Scalable and Sustainable Dry Microfabrication Enabled by High-Precision and Wafer-Scale Transfer Lithography of Commercial Photoresists

Nanomicro Lett. 2026 May 7;18(1):357. doi: 10.1007/s40820-026-02215-7.

Abstract

Conventional photolithography is inherently limited to flat, rigid, and stable substrates, which severely restricts its applicability to flexible, curved, and transient electronic devices. This work presents an innovative transfer method that exploits a phase-changing polymer with dynamically switchable adhesion to enable universal transfer of commercial photoresists onto a broad range of previously incompatible substrates, thereby overcoming the fundamental limitations of traditional photolithography. Remarkably, this method achieves reliable wafer-scale (~ 4-inch) transfer with a global registration error below 60 µm, unlocking high-fidelity patterning on challenging surfaces such as solvent-sensitive, curved, microtextured, or fragile substrates.
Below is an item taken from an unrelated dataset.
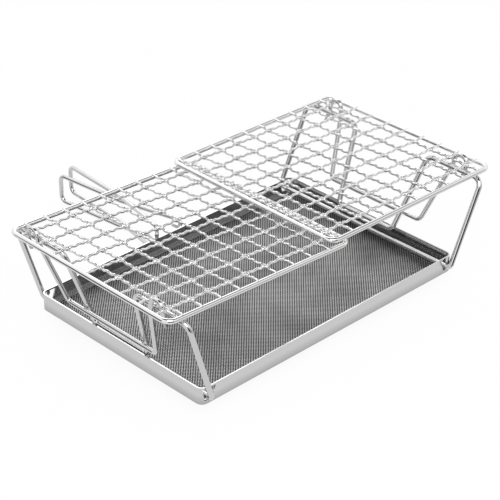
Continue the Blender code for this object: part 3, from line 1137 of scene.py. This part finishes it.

Combined with dry etching, this study demonstrates a new route for high-resolution patterning of delicate functional materials, including quantum dots and organic semiconductors. Moreover, it supports a sustainable "dry lift-off" process for patterning functional layers, demonstrating a successful high-resolution microfabrication on paper-based substrate. The reusability of both the transfer carrier and photoresist markedly enhances process sustainability and scalability, representing a significant advance in microfabrication. This unprecedented capability is further demonstrated by fabricating a micro-sized UV photodetector array featuring wide-angle sensing capability on a curved glass bottle.

Keywords: Phase-changing polymers; Photoresist transfer; Reversible adhesion; Sustainable microfabrication; Unconventional surface patterning.